Following the original broadcast BBC Four repeated BBC Two's biographical drama H. G. Wells: War with the World starring Michael Sheen as H.G. Wells, the author of The First Men in the Moon. The title of the film is a reference to Wells' best known novel The War of the Worlds.

== Reception ==
The show received generally positive reviews, with criticisms focusing on the story, pacing, and special effects.

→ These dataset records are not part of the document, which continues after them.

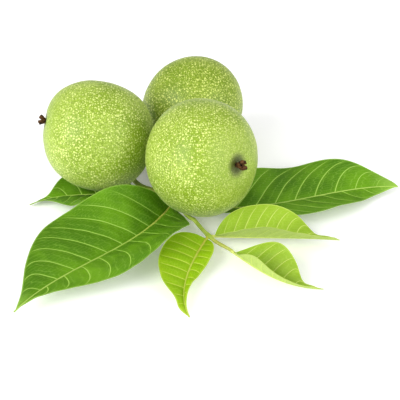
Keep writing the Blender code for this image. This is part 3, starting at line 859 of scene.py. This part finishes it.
FOOT_HALF_WIDTH, FOOT_ROOM = 0.0006, 0.0007     # the latter between it and the rachis
LEAST_HALF_WIDTH = (0.00045, 0.00030)           # of a blade's skin, at its foot and its tip
BLADE_REST = 0.0003             # least height of a blade's middle surface
BLADE_ROOM = 0.0007             # least room between it and a nut
BLADE = 0.00036                 # thickness of the blade itself
SKIN_REST = 0.00003             # least height of its underside
VEIN_DEPTH = 0.00013            # how far a side vein is sunk above, and stands out below
VEIN_WIDTH = 0.00030            # half of a side vein's, in the relief
MIDRIB_GROOVE, MIDRIB_GROOVE_WIDTH = 0.00018, 0.00075
RIPPLE = 0.00010                # of a blade, in lumps 5 to 10 mm across
WAIST_SPREAD = 0.09             # share of a blade's length over which its waist fades
MIDRIB_STEPS = 240              # short steps that a midrib is added up from
ROWS_PER_VEIN = 20
ROW_CROWDING = 1.1              # above 1, a blade's rows stand closer at its foot
RIGHT_VEINS_LATE = 0.35         # of a space, by which the right half's side veins lag
LARGE_LEAFLET = 0.08            # the pairs below are for leaflets up to and over this
BLADE_COLUMNS, COLUMN_CROWDING = (42, 56), 1.35     # across each half
RIB_RADIUS, RIB_TIP_RADIUS = (0.00040, 0.00050), 0.00012
RIB_AROUND, RIB_LEAD = 20, 10   # points round a rib, and rings on its bare foot
NET_APART = 40                  # millimetres between the nets of the two halves


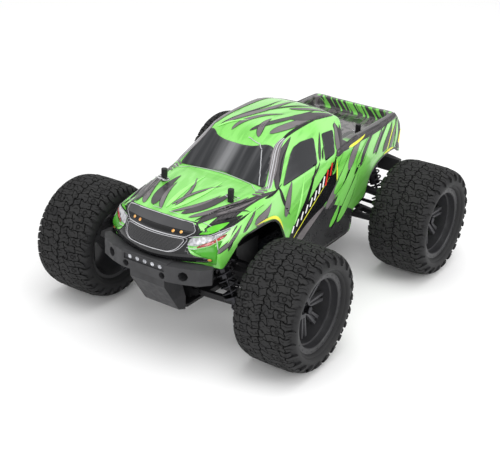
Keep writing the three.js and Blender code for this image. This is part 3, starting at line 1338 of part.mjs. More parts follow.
function endGroup(along) {
  const group = new THREE.Group();
  group.position.set(0, along * HALF_BASE, 0);
  group.scale.set(1, along, 1);
  truck.add(group);
  return group;
}

const frontEnd = endGroup(-1);
const rearEnd = endGroup(1);
addPiece("front_gearbox", gearbox(), darkPlastic(), frontEnd);
addPiece("rear_gearbox", gearbox(), darkPlastic(), rearEnd);
const frontTower = shockTower(FRONT_POST_Y - HALF_BASE, deckZ(-FRONT_POST_Y));
const rearTower = shockTower(REAR_POST_Y - HALF_BASE, deckZ(REAR_POST_Y));
addPiece("front_shock_tower", frontTower, darkPlastic(), frontEnd);
addPiece("rear_shock_tower", rearTower, darkPlastic(), rearEnd);

// Body clips: a straight leg through the post and a sprung leg that comes back round it
function bodyClip() {
  const loop = CLIP_LOOP_RADIUS;
  const wrap = POST_RADIUS + CLIP_WIRE_RADIUS + RUNNING_GAP;
  const inner = -CLIP_LENGTH * CLIP_INNER_SHARE;
  const outer = CLIP_LENGTH * CLIP_OUTER_SHARE;
  const path = [[outer, 0], [0, 0], [inner, 0]];
  for (let i = 1; i <= CLIP_LOOP_STEPS; i++) {
    const angle = (i / CLIP_LOOP_STEPS) * CLIP_LOOP_TURN;
    path.push([inner - loop * Math.sin(angle), loop - loop * Math.cos(angle)]);
  }
  path.push([-wrap, wrap], [0, wrap], [wrap, wrap], [outer, wrap + CLIP_WIRE_RADIUS]);
  return tube(path.map(([x, y]) => new THREE.Vector3(x, y, 0)), CLIP_WIRE_RADIUS, SPRING_SIDES);
}

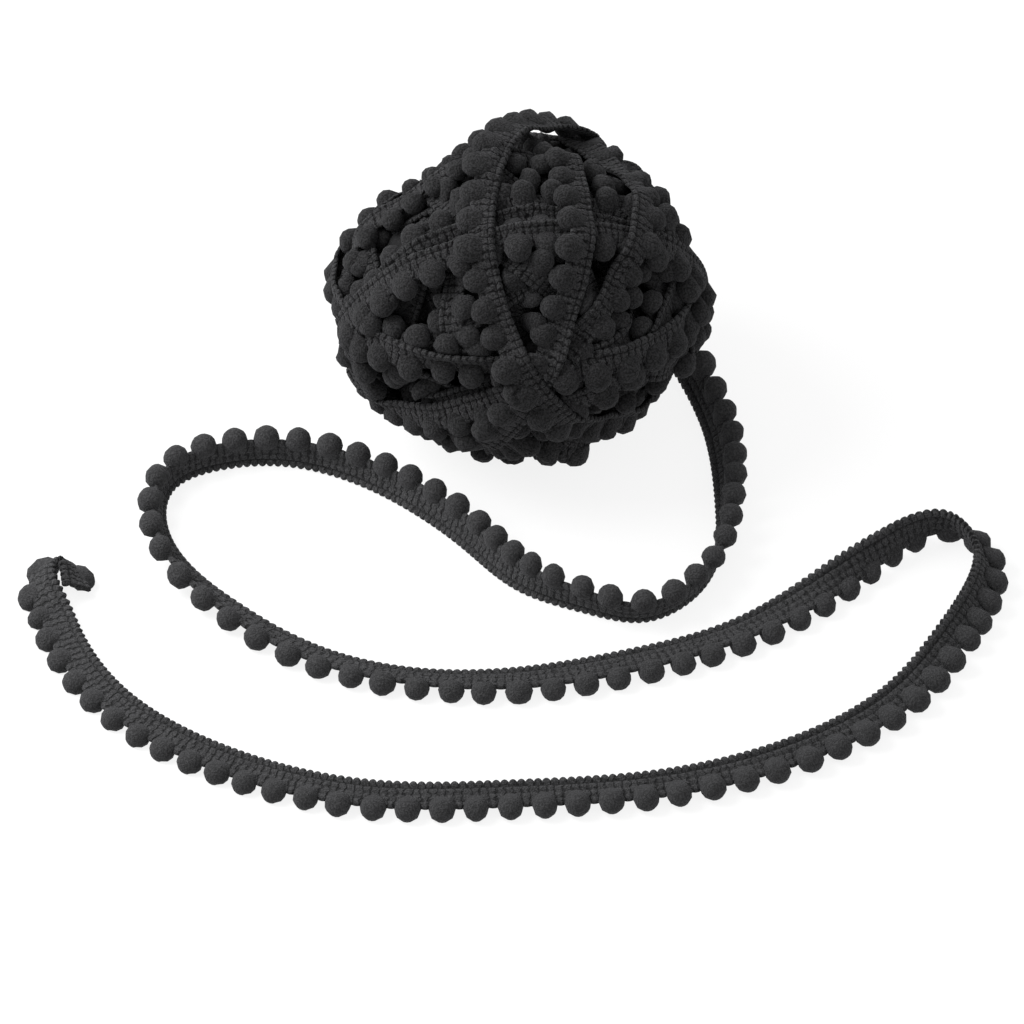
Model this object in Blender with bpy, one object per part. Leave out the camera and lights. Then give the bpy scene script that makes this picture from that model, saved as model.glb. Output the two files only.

The Guardians Tim Dowling found Gatiss' adaptation to have "brilliant" elements, such as setting the film as the 60-year-old "kinematographic" recording and recollections of an old man (Bedford), told in 1969. This "neat framing device" presents the story as "alternative history" which is "remarkably faithful" to H.G. Wells' original story, treating it "playfully, but ... more or less in earnest." He enjoyed the film's "sly" references to modernity, such as airline flight safety announcements, and its "Pooterish approximation of Neil Armstrong's famous words: 'What is this for us, but a tiny footfall.'" Dowling found that once on the Moon, "the drama hits a soggy spot", the Selenite inhabitants "are a little unconvincing," and when the duo are separated, "the narrative runs out of steam," but wrote that "it's worth staying on," and summed up the film as an "engaging slice of time travel."

The Independents reviewer Tom Sutcliffe wrote: "Is there anything deader than science fiction that has been overtaken by science fact? I suppose there might be objections to this rule, but I'm not sure that H.G. Wells's The First Men in the Moon is one of them, despite the affectionate treatment it was given." While noting the film's "neat framing device" of being set on the same day of the Apollo 11 Moon landing, Sutcliffe described the film's special effects as "not a great deal more advanced" than those of Georges Méliès. In sum, he found the film "very nicely done, but uncertain as to why."

The first broadcast was watched by 830,000 people, the third largest multichannel audience of the night.